L’art se décline en effet ici comme une véritable immersion. Surtout, Julio Le Parc commence à travailler dès 1959 sur un art qui se veut cinétique et optique. Il introduit notamment des moteurs dans ses œuvres, qui contorsionnent les matériaux, notamment de fines plaques de métal. Aussi, ces plaques se meuvent sur des fonds rayés noir et blanc, reflétant alors les bandes, ou réfléchissent des rayons lumineux projetés en leur direction. D’une part, Julio Le Parc prépare un nouvel art géométrique, mécanique et systématique, où les œuvres décrivent des mouvements cycliques et quasi hypnotiques. D’autre part, il élabore également un art optique, travaillant sur les reflets qu’offrent les surfaces, et les illusions dont est alors victime le spectateur.
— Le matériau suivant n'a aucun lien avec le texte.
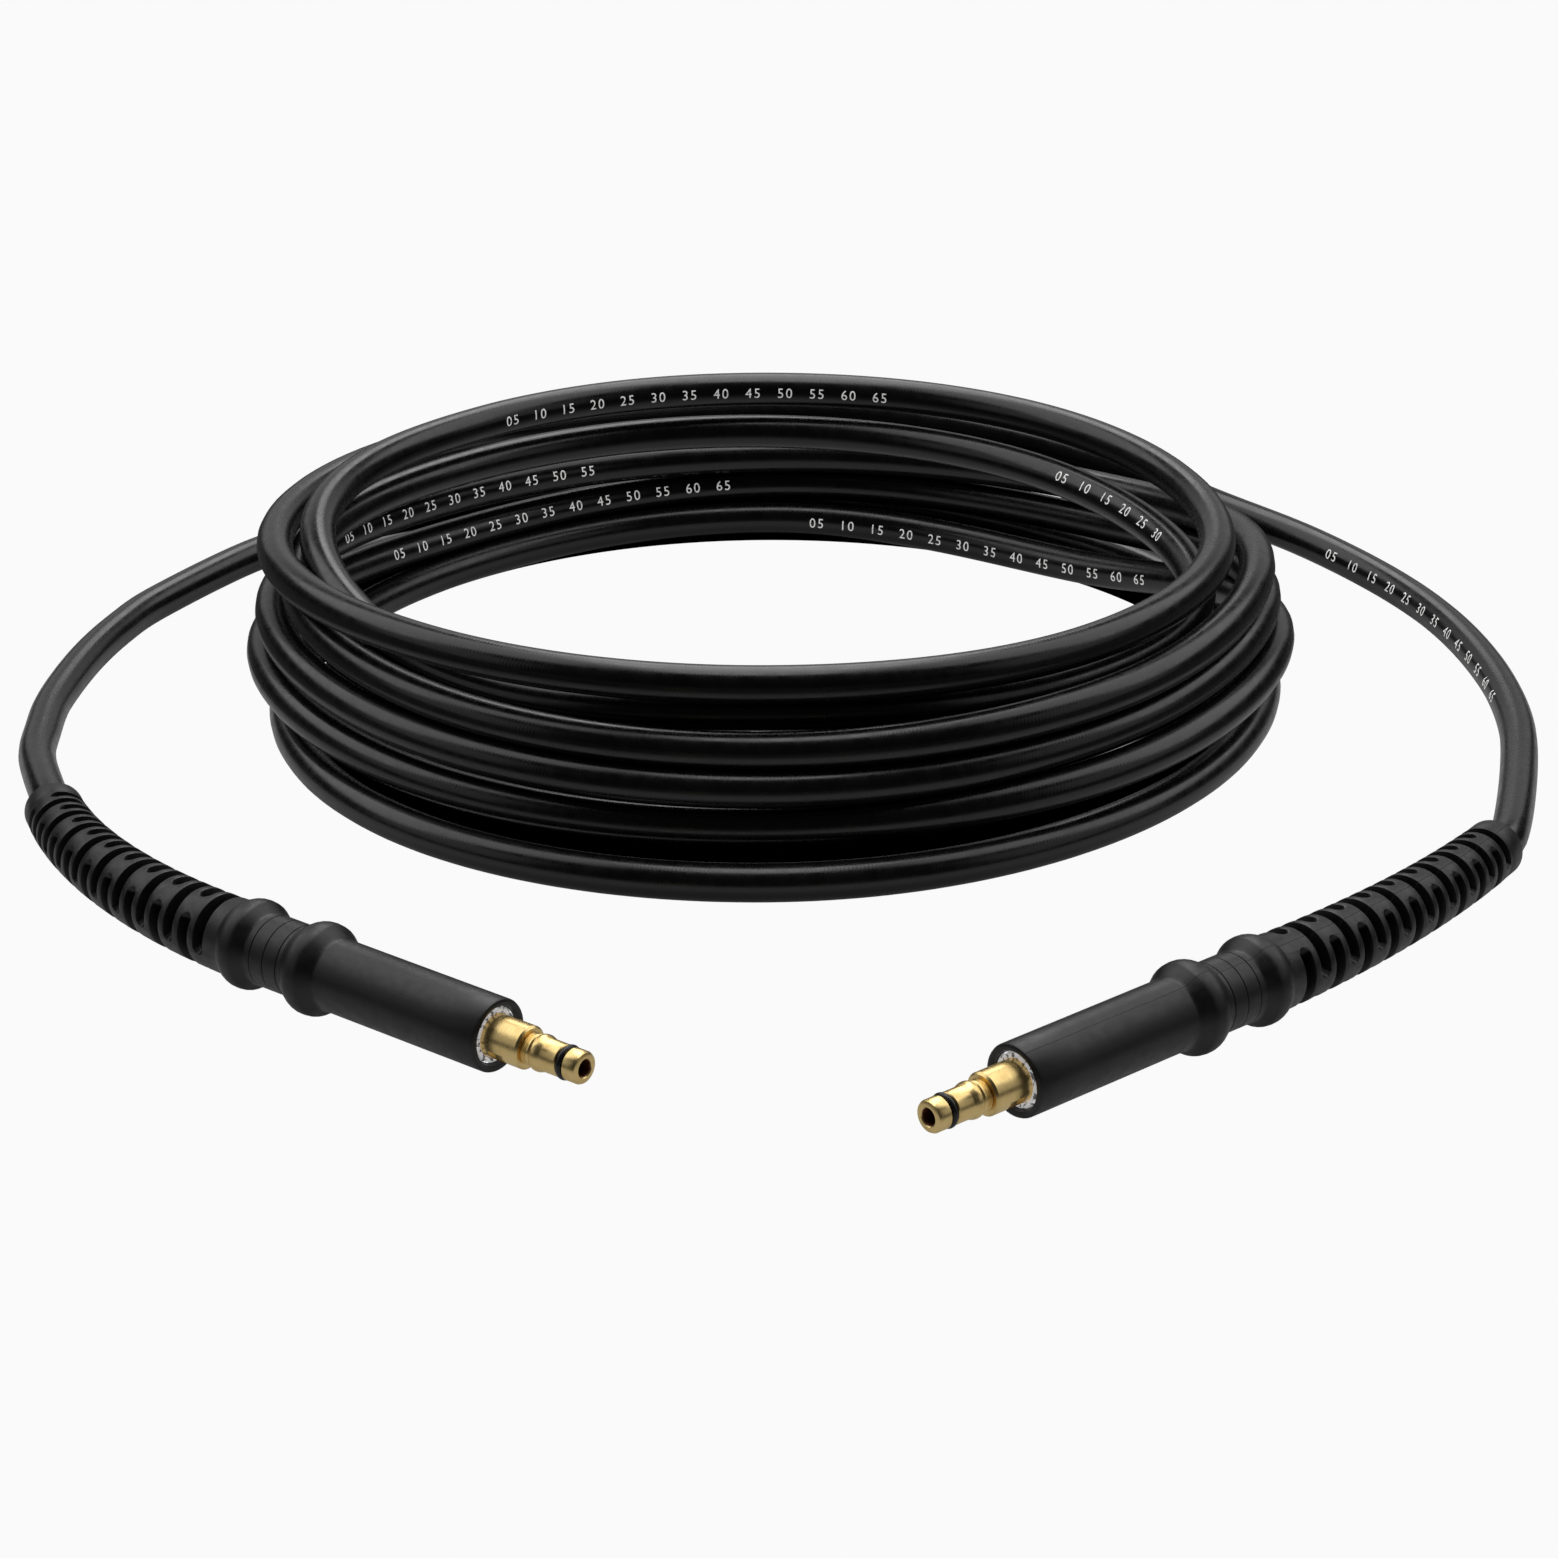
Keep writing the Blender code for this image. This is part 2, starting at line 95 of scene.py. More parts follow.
class NodeSheet:
    """A small writer of node trees."""

    def __init__(self, tree: NodeTree) -> None:
        """Keep the tree that the nodes go into."""
        self.tree = tree

    def feed(self, node: Node, inputs: Inputs) -> None:
        """Feed inputs of a node.

        Args:
            node: the node.
            inputs: an output to link or a value to set, for each input's name or number.
        """
        for name, value in inputs.items():
            if isinstance(value, NodeSocket):
                self.tree.links.new(value, node.inputs[name])
            else:
                node.inputs[name].default_value = value

    def node(self, kind: str, inputs: Inputs | None = None, **settings: object) -> Node:
        """Add a node.

        Args:
            kind: Blender's name of the node type, without ShaderNode.
            inputs: what its inputs get.
            settings: properties to set on it.

        Returns:
            The new node.
        """
        made = self.tree.nodes.new(f"ShaderNode{kind}")
        for name, value in settings.items():
            setattr(made, name, value)
        self.feed(made, inputs or {})
        return made

    def math(self, operation: str, *values: object) -> NodeSocket:
        """Do Blender's maths operation of that name with outputs or numbers."""
        return self.node("Math", dict(enumerate(values)), operation=operation).outputs[0]

    def times(self, first: object, second: object) -> NodeSocket:
        """Multiply two outputs or numbers."""
        return self.math("MULTIPLY", first, second)

    def distance(self, across: NodeSocket, back: NodeSocket) -> NodeSocket:
        """Give the distance of two coordinates from their origin."""
        squares = self.math("MULTIPLY_ADD", back, back, self.times(across, across))
        return self.math("SQRT", squares)

    def split(self, vector: NodeSocket) -> list[NodeSocket]:
        """Take a vector apart into its X, Y and Z."""
        return list(self.node("SeparateXYZ", {0: vector}).outputs)

    def place(self) -> NodeSocket:
        """Read the object's own coordinates."""
        return self.node("TexCoord").outputs["Object"]

    def straight_place(self) -> NodeSocket:
        """Read the place that a corner had before its piece was bent and moved."""
        return self.node("Attribute", attribute_name=PLACE_ATTRIBUTE).outputs["Vector"]

    def spread(
        self, value: object, low: float, high: float, to_low: float = 0.0, to_high: float = 1.0
    ) -> NodeSocket:
        """Map one range smoothly to another.

        Args:
            value: the output that is mapped.
            low, high: the ends of its range.
            to_low, to_high: the results there.

        Returns:
            The mapped output.
        """
        ends = {"From Min": low, "From Max": high, "To Min": to_low, "To Max": to_high}
        made = self.node("MapRange", {"Value": value, **ends}, interpolation_type="SMOOTHSTEP")
        return made.outputs["Result"]

    def noise(self, place: NodeSocket, scale: float, detail: float = 3.0) -> NodeSocket:
        """Add a Noise texture.

        Args:
            place: the coordinates it reads.
            scale: how many features there are in a metre.
            detail: how many finer layers it has.

        Returns:
            Its factor.
        """
        made = self.node("TexNoise", {"Vector": place, "Scale": scale, "Detail": detail})
        return made.outputs["Fac"]

    def patches(
        self, place: NodeSocket, wanted: Patches, to_low: float = 0.0, to_high: float = 1.0
    ) -> NodeSocket:
        """Lay soft patches.

        Args:
            place: the coordinates they read.
            wanted: the patches.
            to_low, to_high: the results between the patches and in them.

        Returns:
            The patches.
        """
        noise = self.noise(place, wanted.scale, wanted.detail)
        return self.spread(noise, wanted.low, wanted.high, to_low, to_high)

    def blend(self, share: object, first: object, second: object) -> NodeSocket:
        """Mix two colours, with that share of the second one."""
        made = self.node("Mix", {0: share, 6: first, 7: second}, data_type="RGBA")
        return made.outputs[2]

    def relief(
        self,
        height: NodeSocket,
        depth: float,
        strength: float = 1.0,
        below: NodeSocket | None = None,
    ) -> NodeSocket:
        """Add a Bump node.

        Args:
            height: relief from 0 to 1.
            depth: what a relief of 1 stands for, in metres.
            strength: how much of it shows.
            below: normal of the relief that this one lies on.

        Returns:
            The new normal.
        """
        made = self.node("Bump", {"Height": height, "Distance": depth, "Strength": strength})
        if below is not None:
            self.feed(made, {"Normal": below})
        return made.outputs["Normal"]

    def grain(
        self, place: NodeSocket, wanted: Grain, below: NodeSocket | None = None
    ) -> NodeSocket:
        """Add a fine relief.

        Args:
            place: the coordinates it reads.
            wanted: the relief.
            below: normal of the relief that it lies on.

        Returns:
            The new normal.
        """
        noise = self.noise(place, wanted.scale, wanted.detail)
        return self.relief(noise, wanted.depth, wanted.strength, below)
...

Décomposer le mouvement ou lui donner un rythme répétitif n’engage pourtant pas Julio Le Parc à créer des œuvres froides ou prévisibles. Au contraire, la matière semble vibrer, trembler ou littéralement s’animer, comme un organisme vivant. Et les jeux d’optique fascinent notre regard, nous engageant à nous plonger totalement dans les œuvres, à y libérer notre imaginaire. La connexion avec le spectateur se fait donc par l’intermédiaire de la perception et du corps, sans qu’il n’y ait véritablement besoin d’un biais discursif pour nous expliquer en quoi consiste l’œuvre qui se présente à nous.
En ce sens, Julio Le Parc avait d’ailleurs créé en 1960 le Groupe de Recherche sur l’Art Visuel (GRAV), avec François Morellet et Jesus-Rafael Soto notamment, appelant la participation sensorielle du spectateur, plutôt que de l’abreuver de discours élitistes et ultra conceptuels. L’enjeu est alors de toucher le spectateur de la manière la plus directe et la plus sensible qui soit, sans le soumettre aux carcans des catalogues ou des textes envahissant les murs des expositions, et concoctés pour lui dicter ce qu’il doit voir ou ressentir.
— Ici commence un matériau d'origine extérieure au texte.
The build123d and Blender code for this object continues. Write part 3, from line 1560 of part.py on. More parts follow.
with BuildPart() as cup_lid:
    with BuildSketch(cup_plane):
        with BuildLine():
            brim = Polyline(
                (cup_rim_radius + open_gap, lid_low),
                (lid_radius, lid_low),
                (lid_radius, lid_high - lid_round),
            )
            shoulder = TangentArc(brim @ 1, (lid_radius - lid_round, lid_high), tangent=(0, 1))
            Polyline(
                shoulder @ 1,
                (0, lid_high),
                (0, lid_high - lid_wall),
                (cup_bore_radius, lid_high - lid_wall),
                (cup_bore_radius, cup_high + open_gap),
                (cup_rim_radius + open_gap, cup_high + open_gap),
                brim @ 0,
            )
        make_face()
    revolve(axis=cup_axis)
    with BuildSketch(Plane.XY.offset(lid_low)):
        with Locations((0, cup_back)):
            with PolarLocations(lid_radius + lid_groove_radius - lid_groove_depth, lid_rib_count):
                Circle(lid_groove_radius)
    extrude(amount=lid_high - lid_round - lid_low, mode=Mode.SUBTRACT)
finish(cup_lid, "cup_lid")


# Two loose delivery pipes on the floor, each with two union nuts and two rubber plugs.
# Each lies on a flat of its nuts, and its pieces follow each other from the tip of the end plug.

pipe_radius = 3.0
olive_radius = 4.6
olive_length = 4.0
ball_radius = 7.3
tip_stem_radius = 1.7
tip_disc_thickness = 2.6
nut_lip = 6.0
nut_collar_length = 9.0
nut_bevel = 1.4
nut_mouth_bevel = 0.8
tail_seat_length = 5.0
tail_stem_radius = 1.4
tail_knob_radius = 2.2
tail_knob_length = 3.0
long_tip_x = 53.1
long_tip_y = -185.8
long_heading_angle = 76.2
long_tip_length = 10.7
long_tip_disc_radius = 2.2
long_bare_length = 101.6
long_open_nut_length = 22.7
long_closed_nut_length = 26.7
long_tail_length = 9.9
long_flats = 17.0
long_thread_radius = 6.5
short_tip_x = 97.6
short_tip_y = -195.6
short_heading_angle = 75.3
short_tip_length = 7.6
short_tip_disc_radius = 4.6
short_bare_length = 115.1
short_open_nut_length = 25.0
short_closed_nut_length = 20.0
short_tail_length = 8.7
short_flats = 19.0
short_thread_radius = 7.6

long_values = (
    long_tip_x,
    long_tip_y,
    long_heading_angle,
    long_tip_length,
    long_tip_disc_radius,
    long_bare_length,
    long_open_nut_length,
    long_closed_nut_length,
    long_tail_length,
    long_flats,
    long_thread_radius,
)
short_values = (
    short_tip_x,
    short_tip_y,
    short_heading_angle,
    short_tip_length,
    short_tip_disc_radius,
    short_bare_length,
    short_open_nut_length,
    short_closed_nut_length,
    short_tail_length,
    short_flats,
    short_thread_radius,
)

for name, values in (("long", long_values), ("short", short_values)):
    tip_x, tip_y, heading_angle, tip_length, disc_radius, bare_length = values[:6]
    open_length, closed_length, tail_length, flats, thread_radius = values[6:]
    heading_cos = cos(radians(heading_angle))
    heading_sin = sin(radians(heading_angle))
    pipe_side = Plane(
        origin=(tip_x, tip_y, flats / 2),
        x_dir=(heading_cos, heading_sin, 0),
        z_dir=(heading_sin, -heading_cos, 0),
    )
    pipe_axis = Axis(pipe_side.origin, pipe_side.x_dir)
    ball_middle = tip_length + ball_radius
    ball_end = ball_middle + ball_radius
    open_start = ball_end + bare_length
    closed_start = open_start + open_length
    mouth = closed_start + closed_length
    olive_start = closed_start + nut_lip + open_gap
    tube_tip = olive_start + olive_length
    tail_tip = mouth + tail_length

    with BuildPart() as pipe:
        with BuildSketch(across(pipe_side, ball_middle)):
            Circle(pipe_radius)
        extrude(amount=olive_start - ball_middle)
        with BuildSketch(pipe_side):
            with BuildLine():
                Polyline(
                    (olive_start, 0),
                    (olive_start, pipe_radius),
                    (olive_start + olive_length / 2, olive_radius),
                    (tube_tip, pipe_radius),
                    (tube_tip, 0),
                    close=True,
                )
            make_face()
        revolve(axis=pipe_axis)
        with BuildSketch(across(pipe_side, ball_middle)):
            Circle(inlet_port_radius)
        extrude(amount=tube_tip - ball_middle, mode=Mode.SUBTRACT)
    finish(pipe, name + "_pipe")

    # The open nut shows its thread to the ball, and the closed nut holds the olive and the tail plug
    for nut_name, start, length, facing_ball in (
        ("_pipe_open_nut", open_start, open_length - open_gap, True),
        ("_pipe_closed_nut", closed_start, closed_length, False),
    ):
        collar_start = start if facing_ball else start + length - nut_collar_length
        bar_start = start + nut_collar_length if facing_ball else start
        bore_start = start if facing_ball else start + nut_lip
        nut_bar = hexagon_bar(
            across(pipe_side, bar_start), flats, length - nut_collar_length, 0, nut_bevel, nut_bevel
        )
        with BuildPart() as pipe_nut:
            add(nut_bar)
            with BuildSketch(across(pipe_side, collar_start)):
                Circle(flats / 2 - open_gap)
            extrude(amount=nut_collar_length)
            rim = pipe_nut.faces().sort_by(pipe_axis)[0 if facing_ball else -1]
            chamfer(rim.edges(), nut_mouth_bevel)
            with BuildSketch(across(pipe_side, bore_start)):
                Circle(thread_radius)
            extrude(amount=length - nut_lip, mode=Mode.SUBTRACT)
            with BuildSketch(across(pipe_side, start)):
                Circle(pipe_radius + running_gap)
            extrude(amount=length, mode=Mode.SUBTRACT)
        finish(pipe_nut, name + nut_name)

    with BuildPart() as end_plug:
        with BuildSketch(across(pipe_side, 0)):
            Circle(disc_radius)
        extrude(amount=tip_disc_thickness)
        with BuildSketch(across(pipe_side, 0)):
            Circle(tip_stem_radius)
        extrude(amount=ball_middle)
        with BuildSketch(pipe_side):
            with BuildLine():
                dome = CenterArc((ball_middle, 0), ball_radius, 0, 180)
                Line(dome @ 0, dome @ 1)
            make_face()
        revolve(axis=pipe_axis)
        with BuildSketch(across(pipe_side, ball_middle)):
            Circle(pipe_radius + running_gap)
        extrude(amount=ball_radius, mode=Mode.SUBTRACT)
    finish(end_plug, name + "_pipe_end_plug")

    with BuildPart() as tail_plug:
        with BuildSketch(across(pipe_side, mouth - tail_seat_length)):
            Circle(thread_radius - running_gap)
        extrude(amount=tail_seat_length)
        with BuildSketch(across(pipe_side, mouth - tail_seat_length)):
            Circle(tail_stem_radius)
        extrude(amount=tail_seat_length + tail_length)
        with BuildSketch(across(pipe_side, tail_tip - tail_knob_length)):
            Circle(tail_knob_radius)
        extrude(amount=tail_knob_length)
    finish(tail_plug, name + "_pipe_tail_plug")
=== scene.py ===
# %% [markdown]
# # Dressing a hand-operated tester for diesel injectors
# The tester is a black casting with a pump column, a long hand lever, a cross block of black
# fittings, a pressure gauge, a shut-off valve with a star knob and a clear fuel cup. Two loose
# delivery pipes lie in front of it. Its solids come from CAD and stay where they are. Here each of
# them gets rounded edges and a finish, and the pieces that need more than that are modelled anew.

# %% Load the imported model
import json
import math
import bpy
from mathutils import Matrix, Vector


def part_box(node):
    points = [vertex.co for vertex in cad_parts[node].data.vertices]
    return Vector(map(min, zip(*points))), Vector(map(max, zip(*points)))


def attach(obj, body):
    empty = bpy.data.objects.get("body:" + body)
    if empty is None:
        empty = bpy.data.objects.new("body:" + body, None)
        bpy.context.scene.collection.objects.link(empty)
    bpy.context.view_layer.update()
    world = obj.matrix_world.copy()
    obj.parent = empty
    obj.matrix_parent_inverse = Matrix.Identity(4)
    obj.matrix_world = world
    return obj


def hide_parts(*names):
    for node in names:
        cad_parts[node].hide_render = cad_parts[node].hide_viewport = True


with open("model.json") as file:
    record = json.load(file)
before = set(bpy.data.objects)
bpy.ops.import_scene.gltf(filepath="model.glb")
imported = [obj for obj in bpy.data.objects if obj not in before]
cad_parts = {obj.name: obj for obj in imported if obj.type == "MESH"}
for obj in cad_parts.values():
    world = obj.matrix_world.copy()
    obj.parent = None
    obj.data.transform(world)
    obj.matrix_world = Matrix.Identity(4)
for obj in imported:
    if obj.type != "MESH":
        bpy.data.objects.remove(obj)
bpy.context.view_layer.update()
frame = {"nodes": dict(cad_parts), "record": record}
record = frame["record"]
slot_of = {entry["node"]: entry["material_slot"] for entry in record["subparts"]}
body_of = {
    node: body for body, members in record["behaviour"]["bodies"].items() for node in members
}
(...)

Nous nous retrouvons ensuite plongés dans l’obscurité, dans ce qui demeure certainement l’une des parties les plus séduisantes de l’exposition. Dans la pénombre, l’atmosphère devient onirique, où nombre de reflets et de faisceaux s’enlacent, formant un délicieux ballet de lumières. Au départ pourtant, la lumière n’était qu’un moyen comme un autre permettant à Julio Le Parc de mettre en forme des œuvres illustrant le mouvement perpétuel. Mais la lumière, riche de qualités esthétiques, a fait l’objet d’un travail à part entière, créant ainsi des œuvres déstabilisantes et imprévisibles brillant de mille feux. Tour à tour, la lumière vibre, branle de haut en bas sur des ressorts, pulse dans des giratoires épileptiques, recompose ou décompose des images fractionnées. Une pluie envoûtante de lumière s’abat sur nous.
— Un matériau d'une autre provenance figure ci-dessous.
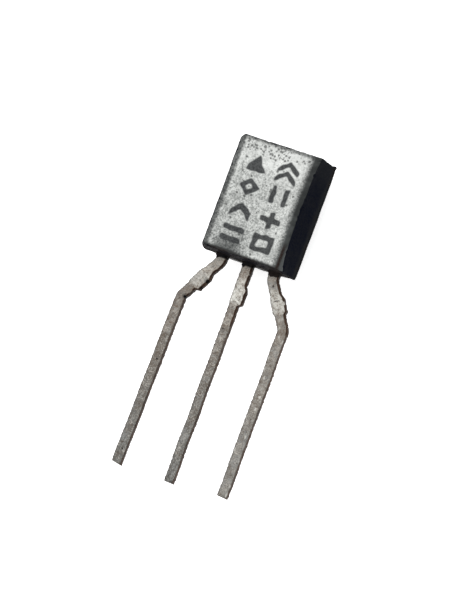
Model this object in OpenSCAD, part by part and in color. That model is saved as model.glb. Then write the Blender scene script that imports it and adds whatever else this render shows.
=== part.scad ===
// A small-signal transistor in a TO-92 package, with its leads cropped and splayed to a wide hole pitch.
// The moulded epoxy body is closed round a stamped three-lead frame, a silicon chip on its pad, the
// solder under the chip and two bond wires. All lengths are in millimetres, all angles in degrees.
// It lies on its round back: +X across the marking face, +Y from the lead tips to the body's top,
// +Z out of the marking face. X = 0 is the middle lead's centre line, and the back touches Z = 0.

/* [Body] */
// Width over the round back, which is a half circle up to the parting line
body_w = 4.52; // [3.8:0.02:5.6]
// Depth of the drafted front half, from the parting line to the marking face
front_d = 1.68; // [1.3:0.02:2]
// Height from the seating face to the top
body_h = 5.28; // [4.34:0.02:6.3]
// Draft of the two flat sides in front of the parting line
side_draft = 12; // [6:0.5:20]
// Draft of the two ends behind the parting line
end_draft = 3; // [1:0.5:6]
// Radius along the two upright edges of the marking face
face_edge_r = 0.14; // [0.08:0.01:0.3]
// Radius along the top and bottom edges of the marking face
face_end_r = 0.12; // [0.05:0.01:0.2]
// Radius where the round back meets the two ends
back_end_r = 0.3; // [0.15:0.01:0.4]
// Radius of the outline's four corners, seen from the front
corner_r = 0.14; // [0.08:0.01:0.25]

/* [Moulding marks] */
// How far the flash stands out of the parting line
flash_w = 0.03; // [0.01:0.005:0.06]
// Thickness of the flash
flash_t = 0.05; // [0.03:0.005:0.1]
// How far the resin runs down each lead below the seating face
collar_h = 0.18; // [0.1:0.01:0.25]
// Resin beside each lead at the seating face
collar_side = 0.1; // [0.06:0.01:0.14]
// Resin in front of and behind each lead at the seating face
collar_face = 0.05; // [0.03:0.01:0.1]
// Resin left round each lead at the collar's thin end
collar_lip = 0.02; // [0.01:0.005:0.03]

/* [Lead frame] */
// Thickness of the strip that the leads are stamped from
strip_t = 0.4; // [0.32:0.01:0.5]
// Middle of the strip above the parting line, towards the marking face
strip_rise = 0; // [-0.1:0.01:0.1]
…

Les recherches sur les modulations témoignent quant à elles d’une œuvre rigoureuse qui s’applique à mettre en corrélation des formes élémentaires. Ces explorations s’appliquent également à la couleur, dans des volumes ou des dégradés. Les couleurs explosent dans la série des Alchimies, véritables big-bang où celles-ci sont appliquées selon une méthode proche du pointillisme. Enfin, Surfaces (couleurs) offre une splendide frise murale composée à partir de quatorze couleurs — preuves que Julio Le Parc est également un esprit protocolaire et systématique —, tandis que les toiles de la Série 15 déclinent des cercles de couleurs, créant alors un univers psychédélique.
L’un des moments forts de l’exposition demeure encore l’immense Sphère rouge, ensemble de petites plaques de plexiglass formant un gigantesque lustre, qui bouleverse notre conception de l’espace et des échelles. Un peu plus loin, l’œuvre Déplacement brouille complètement la perception que nous avons d’un losange rouge situé derrière un ensemble de plaques métalliques. Nous pouvons soit nous diriger derrière ce rideau déformant et mirer le losange intact, soit nous promener au-devant des plaques réfléchissantes qui biaisent complètement notre vision. Or ici, c’est bien la position du spectateur et son possible mouvement qui décide de l’allure de l’œuvre. L’œuvre est ainsi protéiforme, mouvante, en perpétuelle évolution. On ne peut la réduire à une seule perspective, comme si elle restait toujours en devenir, abritant une infinité de possibilités esthétiques.
L’exposition se termine sur une étonnante salle de jeux. Une salle de punching-balls représentant quelques figures de l’autorité (maire, directeur, député, prêtre ou patron) nous permet de reprendre le flambeau de la rébellion du GRAV, et de nous révolter contre toute forme de pouvoir établi. On peut activer des interrupteurs et voir les œuvres vibrer en tous sens sous notre impulsion. On peut chausser différentes paires de lunettes et voir notre perception s’altérer selon les modèles. On peut poser notre arrière-train sur un tabouret à ressort, marcher sur des plaques mouvantes, et voir que les différentes expérimentations de Julio Le Parc nous ont finalement permises d’améliorer notre manière de nous mouvoir et d’interagir dans l’espace.